== Exercise task ==
How many lines in the listing below include the word "materials"? Answer with the number and nothing else.

== Data provided ==
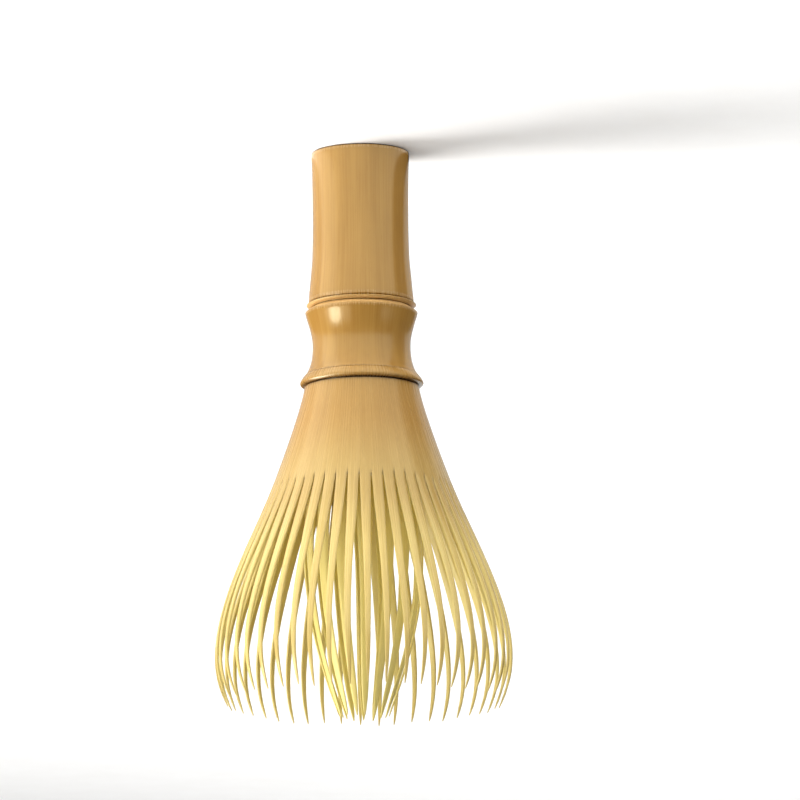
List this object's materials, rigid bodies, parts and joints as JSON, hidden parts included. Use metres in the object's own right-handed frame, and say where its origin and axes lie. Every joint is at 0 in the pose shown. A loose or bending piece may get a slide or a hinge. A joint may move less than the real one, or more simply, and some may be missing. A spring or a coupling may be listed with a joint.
{
  "type": "tea whisk",
  "caption": "Bamboo tea whisk that stands on its hollow handle: a waisted handle with two rings, a flared head, a round basket of thin springy outer tines and a gathered bundle of inner tines.",
  "frame": {"origin": "centre of the handle's open end face, which the whisk stands on", "axes": "+Z along the handle from its end to the tips of the tines; +X through the middle tine of outer group 01"},
  "size_m": [0.083, 0.083, 0.16],
  "materials": {
    "culm": "smooth satin bamboo skin with fine lengthwise fibre",
    "ring": "polished bamboo hoop, satin",
    "head": "pale bamboo, satin, fine lengthwise fibre",
    "dowel": "plain turned wood, matt",
    "hub": "turned bamboo, matt",
    "outer_tine": "split bamboo, pale yellow, satin",
    "inner_tine": "split bamboo, yellow, satin"
  },
  "bodies": {
    "handle": {"handle_culm": "culm", "node_ring": "ring", "waist_culm": "culm", "binding_ring": "ring", "head_skirt": "head", "core_dowel": "dowel", "inner_hub": "hub"},
    "outer_flex_01": {"outer_tines_01": "outer_tine"},
    "outer_flex_02": {"outer_tines_02": "outer_tine"},
    "outer_flex_03": {"outer_tines_03": "outer_tine"},
    "outer_flex_04": {"outer_tines_04": "outer_tine"},
    "outer_flex_05": {"outer_tines_05": "outer_tine"},
    "outer_flex_06": {"outer_tines_06": "outer_tine"},
    "outer_flex_07": {"outer_tines_07": "outer_tine"},
    "outer_flex_08": {"outer_tines_08": "outer_tine"},
    "outer_flex_09": {"outer_tines_09": "outer_tine"},
    "outer_flex_10": {"outer_tines_10": "outer_tine"},
    "outer_flex_11": {"outer_tines_11": "outer_tine"},
    "outer_flex_12": {"outer_tines_12": "outer_tine"},
    "outer_flex_13": {"outer_tines_13": "outer_tine"},
    "outer_flex_14": {"outer_tines_14": "outer_tine"},
    "outer_flex_15": {"outer_tines_15": "outer_tine"},
    "outer_flex_16": {"outer_tines_16": "outer_tine"},
    "inner_flex_1": {"inner_tines_1": "inner_tine"},
    "inner_flex_2": {"inner_tines_2": "inner_tine"},
    "inner_flex_3": {"inner_tines_3": "inner_tine"},
    "inner_flex_4": {"inner_tines_4": "inner_tine"},
    "inner_flex_5": {"inner_tines_5": "inner_tine"},
    "inner_flex_6": {"inner_tines_6": "inner_tine"},
    "inner_flex_7": {"inner_tines_7": "inner_tine"},
    "inner_flex_8": {"inner_tines_8": "inner_tine"}
  },
  "joints": [
    {"name": "outer_bend_01", "type": "hinge", "parent": "handle", "child": "outer_flex_01", "pos_m": [0.02434, 0, 0.09525], "axis": [0, 1, 0], "range_deg": [-5, 7], "stiffness_Nm_per_rad": 0.12},
    {"name": "outer_bend_02", "type": "hinge", "parent": "handle", "child": "outer_flex_02", "pos_m": [0.02249, 0.00932, 0.09525], "axis": [-0.3827, 0.9239, 0], "range_deg": [-5, 7], "stiffness_Nm_per_rad": 0.12},
    {"name": "outer_bend_03", "type": "hinge", "parent": "handle", "child": "outer_flex_03", "pos_m": [0.01721, 0.01721, 0.09525], "axis": [-0.7071, 0.7071, 0], "range_deg": [-5, 7], "stiffness_Nm_per_rad": 0.12},
    {"name": "outer_bend_04", "type": "hinge", "parent": "handle", "child": "outer_flex_04", "pos_m": [0.00932, 0.02249, 0.09525], "axis": [-0.9239, 0.3827, 0], "range_deg": [-5, 7], "stiffness_Nm_per_rad": 0.12},
    {"name": "outer_bend_05", "type": "hinge", "parent": "handle", "child": "outer_flex_05", "pos_m": [0, 0.02434, 0.09525], "axis": [-1, 0, 0], "range_deg": [-5, 7], "stiffness_Nm_per_rad": 0.12},
    {"name": "outer_bend_06", "type": "hinge", "parent": "handle", "child": "outer_flex_06", "pos_m": [-0.00932, 0.02249, 0.09525], "axis": [-0.9239, -0.3827, 0], "range_deg": [-5, 7], "stiffness_Nm_per_rad": 0.12},
    {"name": "outer_bend_07", "type": "hinge", "parent": "handle", "child": "outer_flex_07", "pos_m": [-0.01721, 0.01721, 0.09525], "axis": [-0.7071, -0.7071, 0], "range_deg": [-5, 7], "stiffness_Nm_per_rad": 0.12},
    {"name": "outer_bend_08", "type": "hinge", "parent": "handle", "child": "outer_flex_08", "pos_m": [-0.02249, 0.00932, 0.09525], "axis": [-0.3827, -0.9239, 0], "range_deg": [-5, 7], "stiffness_Nm_per_rad": 0.12},
    {"name": "outer_bend_09", "type": "hinge", "parent": "handle", "child": "outer_flex_09", "pos_m": [-0.02434, 0, 0.09525], "axis": [0, -1, 0], "range_deg": [-5, 7], "stiffness_Nm_per_rad": 0.12},
    {"name": "outer_bend_10", "type": "hinge", "parent": "handle", "child": "outer_flex_10", "pos_m": [-0.02249, -0.00932, 0.09525], "axis": [0.3827, -0.9239, 0], "range_deg": [-5, 7], "stiffness_Nm_per_rad": 0.12},
    {"name": "outer_bend_11", "type": "hinge", "parent": "handle", "child": "outer_flex_11", "pos_m": [-0.01721, -0.01721, 0.09525], "axis": [0.7071, -0.7071, 0], "range_deg": [-5, 7], "stiffness_Nm_per_rad": 0.12},
    {"name": "outer_bend_12", "type": "hinge", "parent": "handle", "child": "outer_flex_12", "pos_m": [-0.00932, -0.02249, 0.09525], "axis": [0.9239, -0.3827, 0], "range_deg": [-5, 7], "stiffness_Nm_per_rad": 0.12},
    {"name": "outer_bend_13", "type": "hinge", "parent": "handle", "child": "outer_flex_13", "pos_m": [0, -0.02434, 0.09525], "axis": [1, 0, 0], "range_deg": [-5, 7], "stiffness_Nm_per_rad": 0.12},
    {"name": "outer_bend_14", "type": "hinge", "parent": "handle", "child": "outer_flex_14", "pos_m": [0.00932, -0.02249, 0.09525], "axis": [0.9239, 0.3827, 0], "range_deg": [-5, 7], "stiffness_Nm_per_rad": 0.12},
    {"name": "outer_bend_15", "type": "hinge", "parent": "handle", "child": "outer_flex_15", "pos_m": [0.01721, -0.01721, 0.09525], "axis": [0.7071, 0.7071, 0], "range_deg": [-5, 7], "stiffness_Nm_per_rad": 0.12},
    {"name": "outer_bend_16", "type": "hinge", "parent": "handle", "child": "outer_flex_16", "pos_m": [0.02249, -0.00932, 0.09525], "axis": [0.3827, 0.9239, 0], "range_deg": [-5, 7], "stiffness_Nm_per_rad": 0.12},
    {"name": "inner_bend_1", "type": "hinge", "parent": "handle", "child": "inner_flex_1", "pos_m": [0.01186, 0.00236, 0.08878], "axis": [-0.1951, 0.9808, 0], "range_deg": [-1, 6], "stiffness_Nm_per_rad": 0.12},
    {"name": "inner_bend_2", "type": "hinge", "parent": "handle", "child": "inner_flex_2", "pos_m": [0.00672, 0.01005, 0.08878], "axis": [-0.8315, 0.5556, 0], "range_deg": [-1, 6], "stiffness_Nm_per_rad": 0.12},
    {"name": "inner_bend_3", "type": "hinge", "parent": "handle", "child": "inner_flex_3", "pos_m": [-0.00236, 0.01186, 0.08878], "axis": [-0.9808, -0.1951, 0], "range_deg": [-1, 6], "stiffness_Nm_per_rad": 0.12},
    {"name": "inner_bend_4", "type": "hinge", "parent": "handle", "child": "inner_flex_4", "pos_m": [-0.01005, 0.00672, 0.08878], "axis": [-0.5556, -0.8315, 0], "range_deg": [-1, 6], "stiffness_Nm_per_rad": 0.12},
    {"name": "inner_bend_5", "type": "hinge", "parent": "handle", "child": "inner_flex_5", "pos_m": [-0.01186, -0.00236, 0.08878], "axis": [0.1951, -0.9808, 0], "range_deg": [-1, 6], "stiffness_Nm_per_rad": 0.12},
    {"name": "inner_bend_6", "type": "hinge", "parent": "handle", "child": "inner_flex_6", "pos_m": [-0.00672, -0.01005, 0.08878], "axis": [0.8315, -0.5556, 0], "range_deg": [-1, 6], "stiffness_Nm_per_rad": 0.12},
    {"name": "inner_bend_7", "type": "hinge", "parent": "handle", "child": "inner_flex_7", "pos_m": [0.00236, -0.01186, 0.08878], "axis": [0.9808, 0.1951, 0], "range_deg": [-1, 6], "stiffness_Nm_per_rad": 0.12},
    {"name": "inner_bend_8", "type": "hinge", "parent": "handle", "child": "inner_flex_8", "pos_m": [0.01005, -0.00672, 0.08878], "axis": [0.5556, 0.8315, 0], "range_deg": [-1, 6], "stiffness_Nm_per_rad": 0.12}
  ]
}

== Solution to this problem ==
2